WORK TO DO - Set down only the lines running from the one with "brush_parts()" to the one with "bpy.data.objects.remove(obj)", both lines included, exactly as they stand, please.

>> Begin DATA EXTRACT

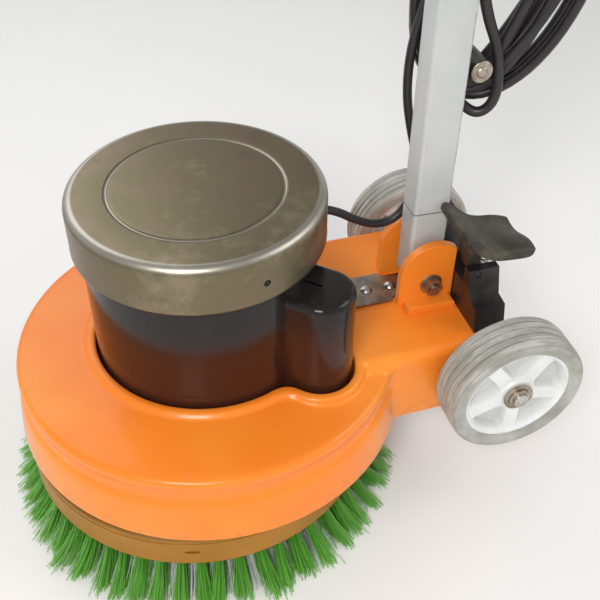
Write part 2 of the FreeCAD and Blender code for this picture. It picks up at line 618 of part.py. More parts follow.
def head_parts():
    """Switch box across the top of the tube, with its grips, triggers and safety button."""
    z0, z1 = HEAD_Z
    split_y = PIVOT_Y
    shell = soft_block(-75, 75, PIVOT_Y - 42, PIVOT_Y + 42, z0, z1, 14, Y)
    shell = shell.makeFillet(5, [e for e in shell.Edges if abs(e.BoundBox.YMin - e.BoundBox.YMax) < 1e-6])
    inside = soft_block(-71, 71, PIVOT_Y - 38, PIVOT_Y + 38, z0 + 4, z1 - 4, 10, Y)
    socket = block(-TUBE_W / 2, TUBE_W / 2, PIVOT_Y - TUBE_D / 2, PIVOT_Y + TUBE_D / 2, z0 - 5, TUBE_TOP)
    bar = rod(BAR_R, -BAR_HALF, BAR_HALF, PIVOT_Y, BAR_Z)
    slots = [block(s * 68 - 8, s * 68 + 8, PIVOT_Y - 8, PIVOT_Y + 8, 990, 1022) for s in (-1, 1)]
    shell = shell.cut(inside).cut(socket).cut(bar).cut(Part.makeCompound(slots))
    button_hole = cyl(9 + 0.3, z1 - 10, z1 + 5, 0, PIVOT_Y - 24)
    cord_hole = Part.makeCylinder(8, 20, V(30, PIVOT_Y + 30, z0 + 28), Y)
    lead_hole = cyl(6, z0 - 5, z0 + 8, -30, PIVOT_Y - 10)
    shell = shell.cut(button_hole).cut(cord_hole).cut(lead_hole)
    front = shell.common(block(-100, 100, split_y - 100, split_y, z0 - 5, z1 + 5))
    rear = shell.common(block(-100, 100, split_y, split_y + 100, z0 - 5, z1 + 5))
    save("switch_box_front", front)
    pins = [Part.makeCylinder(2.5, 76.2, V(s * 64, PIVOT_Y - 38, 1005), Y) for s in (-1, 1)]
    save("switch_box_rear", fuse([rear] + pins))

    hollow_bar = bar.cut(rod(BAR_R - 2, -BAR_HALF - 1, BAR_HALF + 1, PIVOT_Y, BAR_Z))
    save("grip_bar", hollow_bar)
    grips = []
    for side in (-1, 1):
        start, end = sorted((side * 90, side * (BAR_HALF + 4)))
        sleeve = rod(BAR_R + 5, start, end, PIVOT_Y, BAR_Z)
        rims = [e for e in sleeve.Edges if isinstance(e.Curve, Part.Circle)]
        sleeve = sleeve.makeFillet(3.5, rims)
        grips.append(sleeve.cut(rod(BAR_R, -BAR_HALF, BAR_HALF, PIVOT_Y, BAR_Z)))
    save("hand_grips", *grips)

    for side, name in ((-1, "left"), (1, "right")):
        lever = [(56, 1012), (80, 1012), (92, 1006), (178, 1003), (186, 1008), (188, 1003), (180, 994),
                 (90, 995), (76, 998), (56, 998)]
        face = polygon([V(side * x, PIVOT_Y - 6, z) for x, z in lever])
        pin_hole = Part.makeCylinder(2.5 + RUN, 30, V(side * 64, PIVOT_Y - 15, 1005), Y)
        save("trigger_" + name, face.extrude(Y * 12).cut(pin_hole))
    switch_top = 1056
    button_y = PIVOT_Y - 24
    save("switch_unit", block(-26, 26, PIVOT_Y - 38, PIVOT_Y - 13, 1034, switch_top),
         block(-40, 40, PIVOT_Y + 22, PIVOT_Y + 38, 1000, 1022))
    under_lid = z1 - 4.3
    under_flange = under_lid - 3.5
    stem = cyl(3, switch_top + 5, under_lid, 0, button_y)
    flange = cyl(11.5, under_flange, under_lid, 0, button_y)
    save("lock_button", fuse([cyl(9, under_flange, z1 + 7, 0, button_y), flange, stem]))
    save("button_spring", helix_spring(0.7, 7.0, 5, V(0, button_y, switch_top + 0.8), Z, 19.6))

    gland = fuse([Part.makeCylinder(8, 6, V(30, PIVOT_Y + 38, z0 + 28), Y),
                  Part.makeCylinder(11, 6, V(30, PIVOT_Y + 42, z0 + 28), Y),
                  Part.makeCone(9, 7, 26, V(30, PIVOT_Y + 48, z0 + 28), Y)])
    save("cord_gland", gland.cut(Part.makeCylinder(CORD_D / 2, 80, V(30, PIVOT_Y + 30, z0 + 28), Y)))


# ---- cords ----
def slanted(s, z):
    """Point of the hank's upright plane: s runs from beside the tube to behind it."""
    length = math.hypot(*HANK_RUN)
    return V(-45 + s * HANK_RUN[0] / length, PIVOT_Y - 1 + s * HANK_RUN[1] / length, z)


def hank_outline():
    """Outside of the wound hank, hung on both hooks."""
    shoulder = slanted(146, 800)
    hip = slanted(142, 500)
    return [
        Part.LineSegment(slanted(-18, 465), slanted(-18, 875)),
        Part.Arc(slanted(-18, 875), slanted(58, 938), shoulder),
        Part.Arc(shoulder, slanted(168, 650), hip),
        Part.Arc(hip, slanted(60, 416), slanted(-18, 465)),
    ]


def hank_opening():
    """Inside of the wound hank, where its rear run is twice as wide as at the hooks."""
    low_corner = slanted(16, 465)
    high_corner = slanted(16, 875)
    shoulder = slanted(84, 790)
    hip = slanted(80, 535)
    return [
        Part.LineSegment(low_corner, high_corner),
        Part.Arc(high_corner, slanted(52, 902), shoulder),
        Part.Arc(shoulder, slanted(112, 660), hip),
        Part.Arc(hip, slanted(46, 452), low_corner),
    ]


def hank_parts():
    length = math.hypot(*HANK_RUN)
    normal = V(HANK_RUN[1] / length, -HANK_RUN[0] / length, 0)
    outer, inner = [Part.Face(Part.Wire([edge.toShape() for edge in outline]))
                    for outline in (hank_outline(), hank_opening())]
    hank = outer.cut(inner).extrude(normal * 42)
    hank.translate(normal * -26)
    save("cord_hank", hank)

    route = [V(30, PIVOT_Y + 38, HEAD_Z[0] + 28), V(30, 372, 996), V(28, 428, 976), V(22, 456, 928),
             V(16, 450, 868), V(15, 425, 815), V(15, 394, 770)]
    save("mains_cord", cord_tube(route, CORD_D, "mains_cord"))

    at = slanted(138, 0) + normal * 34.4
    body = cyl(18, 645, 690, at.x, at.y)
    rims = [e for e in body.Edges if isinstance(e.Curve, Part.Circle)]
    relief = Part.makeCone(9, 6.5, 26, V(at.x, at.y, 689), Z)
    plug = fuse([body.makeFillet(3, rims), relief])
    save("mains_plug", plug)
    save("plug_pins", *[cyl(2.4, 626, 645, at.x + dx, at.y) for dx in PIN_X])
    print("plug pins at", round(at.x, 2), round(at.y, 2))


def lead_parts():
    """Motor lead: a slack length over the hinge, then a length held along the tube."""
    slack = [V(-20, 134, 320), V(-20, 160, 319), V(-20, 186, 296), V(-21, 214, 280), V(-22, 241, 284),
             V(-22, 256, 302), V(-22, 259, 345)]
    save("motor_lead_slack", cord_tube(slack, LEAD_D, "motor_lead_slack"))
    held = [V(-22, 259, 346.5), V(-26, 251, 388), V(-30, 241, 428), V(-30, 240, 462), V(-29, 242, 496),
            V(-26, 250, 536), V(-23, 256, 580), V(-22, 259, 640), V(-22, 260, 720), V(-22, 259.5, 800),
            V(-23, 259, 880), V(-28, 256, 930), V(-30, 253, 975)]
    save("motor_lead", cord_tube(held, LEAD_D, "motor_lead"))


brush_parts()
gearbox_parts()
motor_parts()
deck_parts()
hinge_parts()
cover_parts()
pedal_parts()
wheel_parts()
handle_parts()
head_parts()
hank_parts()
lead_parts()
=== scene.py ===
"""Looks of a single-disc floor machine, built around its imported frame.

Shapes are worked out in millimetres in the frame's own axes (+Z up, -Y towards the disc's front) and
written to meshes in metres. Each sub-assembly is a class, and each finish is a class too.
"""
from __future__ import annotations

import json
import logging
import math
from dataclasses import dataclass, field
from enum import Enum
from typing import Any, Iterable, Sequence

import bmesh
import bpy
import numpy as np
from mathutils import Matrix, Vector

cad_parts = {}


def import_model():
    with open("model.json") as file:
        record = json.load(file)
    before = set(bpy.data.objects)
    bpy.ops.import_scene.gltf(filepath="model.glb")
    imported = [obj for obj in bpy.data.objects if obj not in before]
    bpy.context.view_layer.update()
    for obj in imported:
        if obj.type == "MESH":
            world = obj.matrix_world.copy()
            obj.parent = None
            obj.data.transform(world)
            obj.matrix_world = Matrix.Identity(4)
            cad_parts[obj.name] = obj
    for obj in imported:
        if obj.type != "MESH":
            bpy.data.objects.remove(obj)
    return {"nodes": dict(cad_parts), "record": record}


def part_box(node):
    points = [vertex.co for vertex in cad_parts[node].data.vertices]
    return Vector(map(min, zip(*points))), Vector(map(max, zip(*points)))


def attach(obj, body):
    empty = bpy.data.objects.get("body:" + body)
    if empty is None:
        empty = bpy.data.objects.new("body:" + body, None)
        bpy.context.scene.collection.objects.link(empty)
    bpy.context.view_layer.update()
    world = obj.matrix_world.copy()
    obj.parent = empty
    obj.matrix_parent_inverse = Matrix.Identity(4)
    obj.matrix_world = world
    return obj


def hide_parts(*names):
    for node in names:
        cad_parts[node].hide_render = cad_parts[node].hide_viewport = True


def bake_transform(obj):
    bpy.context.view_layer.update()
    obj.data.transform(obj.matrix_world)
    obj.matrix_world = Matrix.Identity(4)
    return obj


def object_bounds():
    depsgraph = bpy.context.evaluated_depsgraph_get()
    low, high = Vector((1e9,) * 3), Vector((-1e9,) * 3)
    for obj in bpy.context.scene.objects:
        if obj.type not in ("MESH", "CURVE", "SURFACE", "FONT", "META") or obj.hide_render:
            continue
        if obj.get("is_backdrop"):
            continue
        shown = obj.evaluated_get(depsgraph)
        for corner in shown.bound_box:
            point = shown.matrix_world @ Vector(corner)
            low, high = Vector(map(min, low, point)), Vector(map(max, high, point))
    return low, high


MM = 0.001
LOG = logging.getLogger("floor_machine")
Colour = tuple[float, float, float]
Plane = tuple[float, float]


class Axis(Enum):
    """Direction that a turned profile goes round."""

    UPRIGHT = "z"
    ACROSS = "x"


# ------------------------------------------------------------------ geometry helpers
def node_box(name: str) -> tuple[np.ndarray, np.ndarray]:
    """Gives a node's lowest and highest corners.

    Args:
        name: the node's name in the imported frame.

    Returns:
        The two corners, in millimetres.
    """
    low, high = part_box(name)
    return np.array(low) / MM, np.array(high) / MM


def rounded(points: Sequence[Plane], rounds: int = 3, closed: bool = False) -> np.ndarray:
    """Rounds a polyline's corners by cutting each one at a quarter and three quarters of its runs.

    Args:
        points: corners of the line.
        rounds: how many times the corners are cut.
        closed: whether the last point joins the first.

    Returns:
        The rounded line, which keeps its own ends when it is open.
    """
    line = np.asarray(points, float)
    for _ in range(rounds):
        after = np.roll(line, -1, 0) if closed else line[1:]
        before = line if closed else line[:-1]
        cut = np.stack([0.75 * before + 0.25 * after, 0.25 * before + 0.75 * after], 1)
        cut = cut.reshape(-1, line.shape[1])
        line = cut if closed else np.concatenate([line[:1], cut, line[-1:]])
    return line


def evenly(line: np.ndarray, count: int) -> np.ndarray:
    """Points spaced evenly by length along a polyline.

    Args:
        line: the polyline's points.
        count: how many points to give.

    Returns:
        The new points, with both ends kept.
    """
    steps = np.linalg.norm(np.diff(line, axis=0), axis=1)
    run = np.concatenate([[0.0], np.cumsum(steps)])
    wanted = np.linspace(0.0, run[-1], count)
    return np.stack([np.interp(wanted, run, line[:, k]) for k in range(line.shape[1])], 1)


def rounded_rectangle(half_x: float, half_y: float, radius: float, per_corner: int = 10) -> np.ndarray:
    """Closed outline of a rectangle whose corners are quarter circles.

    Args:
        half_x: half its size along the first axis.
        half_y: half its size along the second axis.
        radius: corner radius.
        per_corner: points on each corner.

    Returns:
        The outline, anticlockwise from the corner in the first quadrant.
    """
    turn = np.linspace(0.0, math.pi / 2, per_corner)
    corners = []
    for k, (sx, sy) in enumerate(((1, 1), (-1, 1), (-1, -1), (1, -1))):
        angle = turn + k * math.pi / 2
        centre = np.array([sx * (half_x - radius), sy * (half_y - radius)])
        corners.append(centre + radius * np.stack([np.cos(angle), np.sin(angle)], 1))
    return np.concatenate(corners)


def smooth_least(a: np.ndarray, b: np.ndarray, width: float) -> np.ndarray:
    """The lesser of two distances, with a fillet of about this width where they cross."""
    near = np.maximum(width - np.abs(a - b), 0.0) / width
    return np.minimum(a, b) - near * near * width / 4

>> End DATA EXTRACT

COMPLETE OUTPUT -
brush_parts()
gearbox_parts()
motor_parts()
deck_parts()
hinge_parts()
cover_parts()
pedal_parts()
wheel_parts()
handle_parts()
head_parts()
hank_parts()
lead_parts()
=== scene.py ===
"""Looks of a single-disc floor machine, built around its imported frame.

Shapes are worked out in millimetres in the frame's own axes (+Z up, -Y towards the disc's front) and
written to meshes in metres. Each sub-assembly is a class, and each finish is a class too.
"""
from __future__ import annotations

import json
import logging
import math
from dataclasses import dataclass, field
from enum import Enum
from typing import Any, Iterable, Sequence

import bmesh
import bpy
import numpy as np
from mathutils import Matrix, Vector

cad_parts = {}


def import_model():
    with open("model.json") as file:
        record = json.load(file)
    before = set(bpy.data.objects)
    bpy.ops.import_scene.gltf(filepath="model.glb")
    imported = [obj for obj in bpy.data.objects if obj not in before]
    bpy.context.view_layer.update()
    for obj in imported:
        if obj.type == "MESH":
            world = obj.matrix_world.copy()
            obj.parent = None
            obj.data.transform(world)
            obj.matrix_world = Matrix.Identity(4)
            cad_parts[obj.name] = obj
    for obj in imported:
        if obj.type != "MESH":
            bpy.data.objects.remove(obj)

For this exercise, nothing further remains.